The narrative of African slavery in the Americas has rightly become a topic of considerable scholarly attention. In the past half-century it has steadily moved from the periphery of historical analysis to the center as historians increasingly consider both the institution of slavery and experiences of the enslaved Africans who between 1500 and 1820 “outnumbered European migrants by four to one” (p. 1). The colonization of the Americas, displacement and death of innumerable American Indians, growth of plantation slavery, uprooting of some twelve million Africans, and development of imperialism, commercial capitalism, and industrialization impacted four continents for some four hundred years. This is, indeed, a broad story in its own right, worthy of its place in global history. Robin Blackburn’s The American Crucible: Slavery, Emancipation and Human Rights ambitiously and successfully considers the entire scope of this saga. The history of slavery and abolition are well-traversed areas of study. Blackburn skillfully adds considerable nuance and depth to these bodies of scholarship, closing the gap between the fields of slavery and abolition, which “possess their own bibliographies” (p. 2), while considering how the foundation of modern human rights was laid at this time, permitting the book to speak across the discipline to a broad audience.

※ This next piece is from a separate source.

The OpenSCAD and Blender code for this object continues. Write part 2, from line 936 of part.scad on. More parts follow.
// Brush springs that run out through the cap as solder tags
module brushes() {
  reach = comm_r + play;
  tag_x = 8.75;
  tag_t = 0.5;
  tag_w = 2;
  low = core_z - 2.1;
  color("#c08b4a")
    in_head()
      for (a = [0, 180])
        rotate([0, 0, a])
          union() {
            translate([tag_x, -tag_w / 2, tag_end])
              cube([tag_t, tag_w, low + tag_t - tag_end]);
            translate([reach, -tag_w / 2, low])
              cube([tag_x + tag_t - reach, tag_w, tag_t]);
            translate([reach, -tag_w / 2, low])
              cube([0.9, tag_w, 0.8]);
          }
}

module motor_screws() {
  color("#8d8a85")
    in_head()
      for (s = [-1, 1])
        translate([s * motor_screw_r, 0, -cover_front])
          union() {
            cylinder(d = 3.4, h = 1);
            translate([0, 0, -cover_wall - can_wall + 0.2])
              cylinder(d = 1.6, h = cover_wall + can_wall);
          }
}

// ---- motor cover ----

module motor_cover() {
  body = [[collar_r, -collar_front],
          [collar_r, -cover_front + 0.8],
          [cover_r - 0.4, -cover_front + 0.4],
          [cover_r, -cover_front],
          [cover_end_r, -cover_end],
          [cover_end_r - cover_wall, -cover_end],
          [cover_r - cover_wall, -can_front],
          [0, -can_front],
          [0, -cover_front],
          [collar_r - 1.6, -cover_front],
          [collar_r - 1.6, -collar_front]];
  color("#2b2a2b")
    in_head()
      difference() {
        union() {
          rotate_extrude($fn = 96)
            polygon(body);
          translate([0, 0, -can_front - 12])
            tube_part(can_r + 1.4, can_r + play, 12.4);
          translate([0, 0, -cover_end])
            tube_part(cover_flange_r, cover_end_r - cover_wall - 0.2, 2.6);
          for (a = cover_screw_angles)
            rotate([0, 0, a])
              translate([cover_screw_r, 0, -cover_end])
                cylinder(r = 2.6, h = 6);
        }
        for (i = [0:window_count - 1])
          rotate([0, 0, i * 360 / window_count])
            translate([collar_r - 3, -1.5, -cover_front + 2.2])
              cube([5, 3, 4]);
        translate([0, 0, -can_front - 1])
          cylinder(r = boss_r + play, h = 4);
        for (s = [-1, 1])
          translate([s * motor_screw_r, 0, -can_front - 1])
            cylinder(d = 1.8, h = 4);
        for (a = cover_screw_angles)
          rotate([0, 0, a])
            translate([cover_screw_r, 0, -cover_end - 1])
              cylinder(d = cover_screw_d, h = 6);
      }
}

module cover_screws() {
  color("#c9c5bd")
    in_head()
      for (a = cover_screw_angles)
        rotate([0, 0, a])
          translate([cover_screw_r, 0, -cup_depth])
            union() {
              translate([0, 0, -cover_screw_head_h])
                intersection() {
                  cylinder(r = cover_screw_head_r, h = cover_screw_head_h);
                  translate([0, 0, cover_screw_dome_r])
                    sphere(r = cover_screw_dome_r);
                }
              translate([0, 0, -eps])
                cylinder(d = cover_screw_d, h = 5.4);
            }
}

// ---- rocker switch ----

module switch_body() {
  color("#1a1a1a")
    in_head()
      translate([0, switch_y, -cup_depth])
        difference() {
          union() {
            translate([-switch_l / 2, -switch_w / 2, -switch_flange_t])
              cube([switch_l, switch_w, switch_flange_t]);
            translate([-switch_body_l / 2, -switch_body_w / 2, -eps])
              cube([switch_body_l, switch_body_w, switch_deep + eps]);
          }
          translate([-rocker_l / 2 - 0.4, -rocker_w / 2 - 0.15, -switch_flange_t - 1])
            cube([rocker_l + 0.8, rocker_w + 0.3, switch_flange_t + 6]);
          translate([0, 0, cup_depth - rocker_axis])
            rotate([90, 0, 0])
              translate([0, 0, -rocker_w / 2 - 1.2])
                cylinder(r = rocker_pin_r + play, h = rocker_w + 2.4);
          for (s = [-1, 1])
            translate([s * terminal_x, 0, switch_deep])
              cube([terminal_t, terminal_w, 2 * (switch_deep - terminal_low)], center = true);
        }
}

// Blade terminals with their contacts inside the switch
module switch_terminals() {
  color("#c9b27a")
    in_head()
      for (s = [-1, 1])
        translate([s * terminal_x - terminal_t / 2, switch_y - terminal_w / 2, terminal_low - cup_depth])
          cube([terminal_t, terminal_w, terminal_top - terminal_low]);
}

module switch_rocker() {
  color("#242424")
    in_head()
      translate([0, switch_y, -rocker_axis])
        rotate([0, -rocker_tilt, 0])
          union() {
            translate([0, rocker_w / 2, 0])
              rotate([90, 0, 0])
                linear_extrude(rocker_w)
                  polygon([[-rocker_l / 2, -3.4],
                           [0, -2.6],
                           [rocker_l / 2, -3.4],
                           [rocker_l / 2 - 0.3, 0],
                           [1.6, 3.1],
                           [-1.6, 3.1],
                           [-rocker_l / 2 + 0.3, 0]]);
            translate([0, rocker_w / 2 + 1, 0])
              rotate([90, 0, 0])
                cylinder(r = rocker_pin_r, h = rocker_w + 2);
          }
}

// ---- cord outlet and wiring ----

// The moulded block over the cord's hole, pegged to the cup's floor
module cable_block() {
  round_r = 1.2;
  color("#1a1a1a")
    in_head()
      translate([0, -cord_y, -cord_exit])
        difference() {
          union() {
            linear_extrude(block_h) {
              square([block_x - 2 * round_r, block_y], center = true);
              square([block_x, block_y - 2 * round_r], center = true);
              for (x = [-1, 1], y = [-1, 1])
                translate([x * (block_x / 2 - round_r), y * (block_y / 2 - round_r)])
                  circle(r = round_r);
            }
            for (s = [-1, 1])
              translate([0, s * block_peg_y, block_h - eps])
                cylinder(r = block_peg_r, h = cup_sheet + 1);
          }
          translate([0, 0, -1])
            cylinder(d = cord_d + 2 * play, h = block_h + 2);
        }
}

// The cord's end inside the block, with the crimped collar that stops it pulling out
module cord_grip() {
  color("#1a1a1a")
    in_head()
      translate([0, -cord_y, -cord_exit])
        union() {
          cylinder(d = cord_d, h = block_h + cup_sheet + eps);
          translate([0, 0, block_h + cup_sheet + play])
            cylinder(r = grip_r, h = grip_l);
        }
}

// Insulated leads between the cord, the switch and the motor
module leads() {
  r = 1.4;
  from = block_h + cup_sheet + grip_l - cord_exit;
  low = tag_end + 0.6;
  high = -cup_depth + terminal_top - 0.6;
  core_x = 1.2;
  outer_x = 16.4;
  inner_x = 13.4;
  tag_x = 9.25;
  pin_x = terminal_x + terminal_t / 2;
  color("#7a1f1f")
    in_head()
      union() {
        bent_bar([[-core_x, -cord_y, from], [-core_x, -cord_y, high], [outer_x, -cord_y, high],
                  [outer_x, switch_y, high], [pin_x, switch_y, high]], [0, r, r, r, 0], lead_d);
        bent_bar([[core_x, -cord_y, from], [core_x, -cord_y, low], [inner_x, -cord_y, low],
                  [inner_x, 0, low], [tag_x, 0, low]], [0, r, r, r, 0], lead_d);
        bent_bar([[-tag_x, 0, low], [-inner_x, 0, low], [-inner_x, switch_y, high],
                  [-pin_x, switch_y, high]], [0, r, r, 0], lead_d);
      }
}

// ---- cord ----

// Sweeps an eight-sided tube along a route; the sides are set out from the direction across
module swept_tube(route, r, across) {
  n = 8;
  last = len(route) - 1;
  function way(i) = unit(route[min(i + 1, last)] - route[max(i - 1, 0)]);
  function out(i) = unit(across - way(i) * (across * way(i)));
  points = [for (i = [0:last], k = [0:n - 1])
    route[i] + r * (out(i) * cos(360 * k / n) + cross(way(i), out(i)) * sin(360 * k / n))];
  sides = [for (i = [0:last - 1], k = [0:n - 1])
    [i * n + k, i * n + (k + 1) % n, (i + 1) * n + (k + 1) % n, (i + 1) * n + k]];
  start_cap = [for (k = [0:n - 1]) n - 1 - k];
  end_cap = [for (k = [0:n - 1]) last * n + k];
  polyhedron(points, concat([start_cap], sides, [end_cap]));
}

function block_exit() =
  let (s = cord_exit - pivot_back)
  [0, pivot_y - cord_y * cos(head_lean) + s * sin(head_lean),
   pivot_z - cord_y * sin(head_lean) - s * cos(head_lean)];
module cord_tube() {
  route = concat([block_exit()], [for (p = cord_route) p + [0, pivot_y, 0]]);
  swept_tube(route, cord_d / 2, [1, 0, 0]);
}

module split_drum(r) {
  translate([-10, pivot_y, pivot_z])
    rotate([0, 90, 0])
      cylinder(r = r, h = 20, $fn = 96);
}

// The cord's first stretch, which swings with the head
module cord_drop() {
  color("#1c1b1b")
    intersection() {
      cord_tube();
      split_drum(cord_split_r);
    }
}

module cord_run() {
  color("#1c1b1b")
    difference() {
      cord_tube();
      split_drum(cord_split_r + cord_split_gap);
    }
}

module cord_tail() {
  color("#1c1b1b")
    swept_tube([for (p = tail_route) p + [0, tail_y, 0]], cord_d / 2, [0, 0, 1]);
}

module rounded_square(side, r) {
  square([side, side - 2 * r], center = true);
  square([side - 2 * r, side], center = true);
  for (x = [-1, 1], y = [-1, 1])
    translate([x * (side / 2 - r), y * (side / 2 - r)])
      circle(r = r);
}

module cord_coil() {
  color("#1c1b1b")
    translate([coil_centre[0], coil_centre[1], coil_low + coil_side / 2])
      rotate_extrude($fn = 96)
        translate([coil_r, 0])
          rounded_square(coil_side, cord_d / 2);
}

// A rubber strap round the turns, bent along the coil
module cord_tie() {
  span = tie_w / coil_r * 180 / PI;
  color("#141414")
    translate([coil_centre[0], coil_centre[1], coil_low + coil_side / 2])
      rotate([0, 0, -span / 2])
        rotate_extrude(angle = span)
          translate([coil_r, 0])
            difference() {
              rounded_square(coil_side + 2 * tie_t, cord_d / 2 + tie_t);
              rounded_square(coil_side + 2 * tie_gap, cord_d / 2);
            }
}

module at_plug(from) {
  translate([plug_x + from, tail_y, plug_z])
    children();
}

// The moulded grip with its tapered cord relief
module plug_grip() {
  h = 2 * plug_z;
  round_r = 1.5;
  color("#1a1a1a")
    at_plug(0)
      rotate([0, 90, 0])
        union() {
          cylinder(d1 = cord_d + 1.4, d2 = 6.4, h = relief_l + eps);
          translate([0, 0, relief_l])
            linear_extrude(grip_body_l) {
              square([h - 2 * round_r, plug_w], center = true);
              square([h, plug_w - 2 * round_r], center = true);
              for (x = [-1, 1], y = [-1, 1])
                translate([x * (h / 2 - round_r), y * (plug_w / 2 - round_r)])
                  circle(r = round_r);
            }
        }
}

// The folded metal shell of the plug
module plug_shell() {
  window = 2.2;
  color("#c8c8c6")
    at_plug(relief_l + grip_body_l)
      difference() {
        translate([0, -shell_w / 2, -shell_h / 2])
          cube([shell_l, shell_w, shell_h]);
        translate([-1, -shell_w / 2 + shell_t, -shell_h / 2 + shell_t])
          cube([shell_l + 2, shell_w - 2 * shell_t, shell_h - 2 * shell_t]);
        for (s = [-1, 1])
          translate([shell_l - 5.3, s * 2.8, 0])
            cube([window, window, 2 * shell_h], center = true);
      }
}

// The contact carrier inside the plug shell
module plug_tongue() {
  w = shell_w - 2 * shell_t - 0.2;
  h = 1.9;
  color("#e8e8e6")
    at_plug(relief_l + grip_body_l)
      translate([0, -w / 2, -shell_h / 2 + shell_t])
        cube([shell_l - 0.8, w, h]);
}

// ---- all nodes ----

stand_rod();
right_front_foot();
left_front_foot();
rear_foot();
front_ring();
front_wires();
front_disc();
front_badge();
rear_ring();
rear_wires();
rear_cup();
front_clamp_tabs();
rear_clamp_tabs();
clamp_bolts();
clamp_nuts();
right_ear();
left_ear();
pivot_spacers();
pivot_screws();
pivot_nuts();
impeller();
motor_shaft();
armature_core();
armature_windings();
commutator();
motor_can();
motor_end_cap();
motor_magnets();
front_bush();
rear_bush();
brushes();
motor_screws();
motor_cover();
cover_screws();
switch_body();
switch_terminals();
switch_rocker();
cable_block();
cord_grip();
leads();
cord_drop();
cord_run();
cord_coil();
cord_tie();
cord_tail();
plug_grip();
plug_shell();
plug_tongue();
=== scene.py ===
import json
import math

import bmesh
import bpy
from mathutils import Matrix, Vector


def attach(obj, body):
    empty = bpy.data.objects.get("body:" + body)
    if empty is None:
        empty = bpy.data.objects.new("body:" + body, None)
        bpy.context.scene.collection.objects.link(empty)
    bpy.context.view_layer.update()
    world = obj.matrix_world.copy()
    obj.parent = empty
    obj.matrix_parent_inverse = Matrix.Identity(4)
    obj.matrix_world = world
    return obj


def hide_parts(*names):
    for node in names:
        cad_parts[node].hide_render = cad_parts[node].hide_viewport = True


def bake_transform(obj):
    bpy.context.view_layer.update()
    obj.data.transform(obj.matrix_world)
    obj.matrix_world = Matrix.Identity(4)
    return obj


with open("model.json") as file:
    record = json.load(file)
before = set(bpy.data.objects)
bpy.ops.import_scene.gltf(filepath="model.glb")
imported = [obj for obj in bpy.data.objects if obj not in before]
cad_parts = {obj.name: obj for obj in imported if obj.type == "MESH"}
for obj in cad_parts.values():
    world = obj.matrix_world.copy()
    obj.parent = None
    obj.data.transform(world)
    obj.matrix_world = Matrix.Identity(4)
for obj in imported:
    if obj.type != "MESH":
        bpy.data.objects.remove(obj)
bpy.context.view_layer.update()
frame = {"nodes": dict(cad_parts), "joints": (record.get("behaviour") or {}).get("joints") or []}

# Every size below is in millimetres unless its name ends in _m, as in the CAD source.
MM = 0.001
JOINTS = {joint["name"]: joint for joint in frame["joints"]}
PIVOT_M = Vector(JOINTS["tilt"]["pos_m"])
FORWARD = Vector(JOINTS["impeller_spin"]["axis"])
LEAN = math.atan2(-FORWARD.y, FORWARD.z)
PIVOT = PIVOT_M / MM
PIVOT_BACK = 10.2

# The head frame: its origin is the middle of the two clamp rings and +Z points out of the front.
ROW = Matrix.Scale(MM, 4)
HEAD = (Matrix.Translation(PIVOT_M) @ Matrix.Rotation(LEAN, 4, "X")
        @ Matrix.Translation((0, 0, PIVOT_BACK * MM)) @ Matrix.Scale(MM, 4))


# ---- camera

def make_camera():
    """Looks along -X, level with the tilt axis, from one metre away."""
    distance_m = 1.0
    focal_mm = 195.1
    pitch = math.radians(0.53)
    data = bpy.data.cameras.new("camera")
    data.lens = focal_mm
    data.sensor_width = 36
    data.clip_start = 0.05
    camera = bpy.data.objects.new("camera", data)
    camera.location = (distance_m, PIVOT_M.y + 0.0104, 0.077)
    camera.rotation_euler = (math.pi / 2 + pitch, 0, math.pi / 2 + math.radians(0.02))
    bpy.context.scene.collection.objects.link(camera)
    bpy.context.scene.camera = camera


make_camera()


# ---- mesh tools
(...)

In The Overthrow of Colonial Slavery (New York: Verso, 1988) and The Making of New World Slavery: From the Baroque to the Modern, 1492–1800 (London: Verso, 1997) Blackburn documented the creation and abolition of New World slavery, establishing himself as a premier scholar of slavery as a transatlantic institution. American Crucible expands upon themes covered in these two praiseworthy books, while enhancing and refining Blackburn’s analysis and extending his [End Page 980] temporal scope to about 1900. He employs Atlantic and transnational approaches, while carefully considering local events, permitting him to gauge, compare, and contrast developments in slavery and abolitionism across broad expanses of time and space.

Blackburn asserts that colonization and plantation slavery were central to the West’s economic and military dominance. He carefully considers the rather incestuous relationship between planters, merchants, slave traders, and manufacturers that resulted from individuals and corporations investing in all four of these economic sectors. Analysis of the United States, Brazil, and Cuba avers that nineteenth-century industrial capitalism was reliant on bondage. Stressing the importance that the Atlantic slave trade and slavery had on the British Industrial Revolution, Blackburn explains that industrialization required more than just slave-produced capital. Industrialization also needed a large domestic market and supportive state, binding the entire society to the institution of slavery. Britain had both, while Spain and Portugal did not, permitting the former to industrialize. In turn, nineteenth-century industrialism demanded the further expansion of slavery, especially in the American South where it spurred the growth of cotton production.

Blackburn’s use of a transnational lens adds breadth to scholarship on the abolitionist movements. He rejects the premise that the virtues of abolitionism were sufficient to end slavery, contending that other forces had to come to bear, stressing that emancipation was precipitated by the coalescences of slave resistance and Western ideological conflicts and political crises. Accordingly, conditions brought on by revolution in France; wars of colonial independence in the Spanish Empire during the early nineteenth century; the British loss of North America, early defeats during the Napoleonic Wars, imperial crisis, and parliamentary upheaval; and the American Civil War (1861–1864) permitted slave resistance to become infused with new meaning for many white people while enabling abolitionist rhetoric to gain traction with both the general population and political elite. For example, Haitian slaves’ demands for the “Rights of Man and Citizen” during the 1790s served as the impetus for a wave of egalitarianism that denounced privilege and the corruption of planters and elite aristocracies (p. 173). Additionally, the process of state formation undercut slaveholders’ supremacy by stripping them of their unique control of individuals while granting the state the political and moral legitimacy to extend freedom to all.